Goodbye, Eastern Europe, Mikanowski - B-

                     "This is a history of a place that doesn't exist." That is because no one identifies as East European, but rather as Poles, Bulgarians, etc. It is a region once defined by communism, and long ago, as a religious borderland. Paganism lasted longer there before it was replaced by Latin and Orthodox Christianity, Judaism, and Islam. Religious pluralism dominated the region. It was a world of "incredible variety." It was  like "a multicolored tapestry" but one ruled by people far away in Vienna, Istanbul, and St. Petersburg. "The storms of the twentieth century destroyed the age-old fabric of Eastern European life."

                      "As far as the Romans were concerned, these cold and rather frightening lands were the sources of two things and two things alone: inexhaustible hordes of enemies, and a lightweight precious stone called amber." History only arrived with Christianity. We know virtually nothing of the first millennium in the east. "In what is now Estonia, Latvia, northern Poland, and the former East Prussia, Christianity was imposed by force." Lithuania held out until 1387. However, pieces of paganism beliefs and rituals survived in the local cultures. Jews came to the east after their expulsions from the Mediterranean area and Western Europe. The Polish-Lithuanian Commonwealth welcomed all to its wide open spaces. By 1600, it was considered the "Paradise of the Jews." Many Jews also found a home in the Ottoman Empire after Spain expelled them in 1492. Jews dominated, and prospered in the small towns of the east. By the closing decades of the 19th century, there were 5 million Jews in Russia's Pale of Settlement. The 14th century Ottoman invasion of the Balkans brought Islam to Eastern Europe. At the Ottomans high water mark, the Balkans were Muslim, as was most of Hungary and parts of Romania and Ukraine. 

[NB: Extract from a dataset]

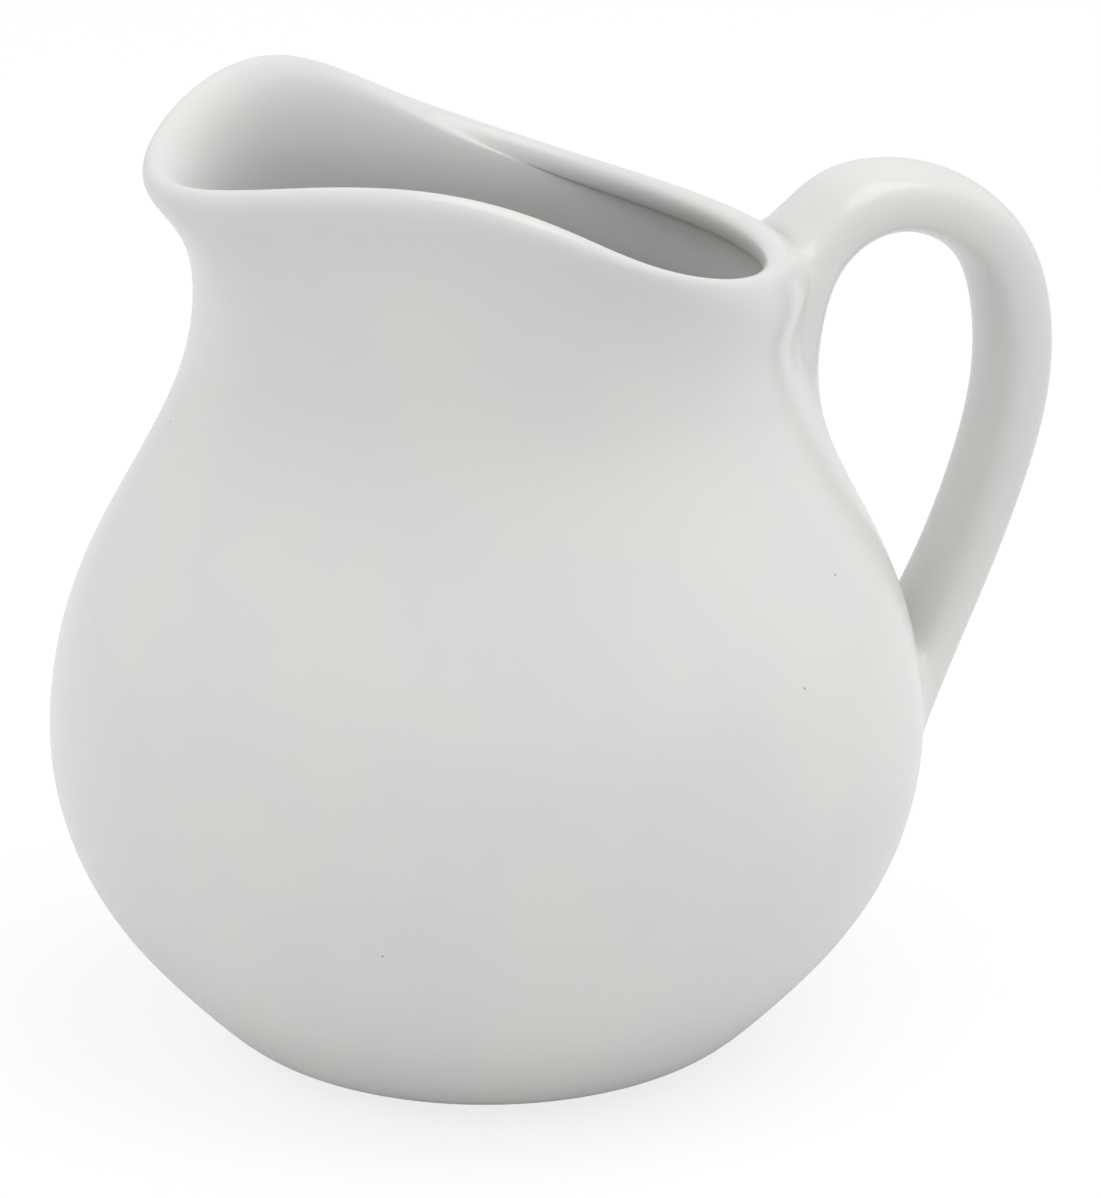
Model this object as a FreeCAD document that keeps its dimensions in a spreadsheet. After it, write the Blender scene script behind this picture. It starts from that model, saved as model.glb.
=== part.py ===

                 "It was a region defined by being part-but never at the center-of empires." The Ottoman domination of the Balkans was a function of their superbly organized army and civic bureaucracy. They were "unrivaled masters of supply-chain logistics." They built magnificent roads and bridges, maintained meticulous records, efficiently collected taxes, and recruited for their army and bureaucracy. Another dominating empire was the Russians. Part of its Orthodox inheritance and experience as a victim of the Mongols was unitary rule. The Czar was in charge and did not have to deal with the many intermediaries that Western Europe considered normal. Moscow expanded east to Siberia, west to the Baltic, and as far south as they could against the Ottomans. They eventually dominated the Black Sea. By the time of the third partition of the Polish-Lithuanian Commonwealth in 1795, the empire stretched across the entire Eurasian landmass. The third empire was the Hapsburgs. Its realms were varied and diverse. It was once characterized as a "mildly centripetal agglutination of bewilderingly heterogenous elements." The ruling family was its only common thread, as it had no "shared language, religion or history."

               Eastern Europe was racially and linguistically diverse. In the west, states ensured that everyone spoke the same language and identified with their homeland. In the east, it was exactly the opposite. This hodgepodge of peoples also saw travelers criss crossing it because of wars on its periphery and its many transient groups, particularly the Roma. All of these complexities led to revolts in the 19th century as nationalism became a force in Eastern Europe. The Poles, Serbs, Greeks, Wallachians, Moldavians, Bosnians, Hungarians, and Bulgarians all tried to free themselves. What constituted a people deserving of independence was a common language. "Eastern European nationalists worshipped language." The nationalism within the Ottoman, Russian, and Austro-Hungarian empires would be the catalyst for the cataclysms of the twentieth century.

             Europe's Indian summer of peace and prosperity ended dramatically on June 28, 1914 in Sarajevo. "For all of Eastern Europe's empires, regardless of which side they fought on, the war proved a death blow." The postwar years were "a time of profound crisis in Eastern Europe." In Ukraine and Poland, the war continued for another three years. The disparate peoples of the Balkans were put together in the conglomeration of Yugoslavia. Austria, Hungary and Bulgaria, losers in the war, lost vast amounts of territory. There was little if any political stability after the war. And soon the forces of fascism and communism were butting heads. Germany not only slaughtered Europe's Jews but also empowered local fascist allies to indiscriminately kill their enemies as well. Eastern Europe was the scene of endless death, deprivation and destruction. War's end, however, brought more sorrow as Stalinism descended over the region. "By 1950, all of Eastern Europe belonged to a single integrated social, political, and economic system." Communism rebuilt, albeit shabbily, the region. The housing, roads, city centers and factories were substandard. Stalin's 1953 death led to a somewhat lighter form of socialism throughout the east. It meant the end of feudalism and the concept of equality for all people. Of course, the total lack of freedom, the constant shortages of food, inadequate housing and cars, etc. led to the end of communism in Europe. When it collapsed, there was nothing that Gorbachev's USSR could do to save it. A few years later, Yugoslavia, cobbled together at Paris and held in place by Tito for decades, collapsed in civil war. "The shift from socialism to capitalism left deep scars across Eastern Europe." It took decades for easterners to be happy about their lives.  Eastern Europe was kind of a "ramshackle topic" where people coexisted, and today's Europe should "not lose sight of its promise."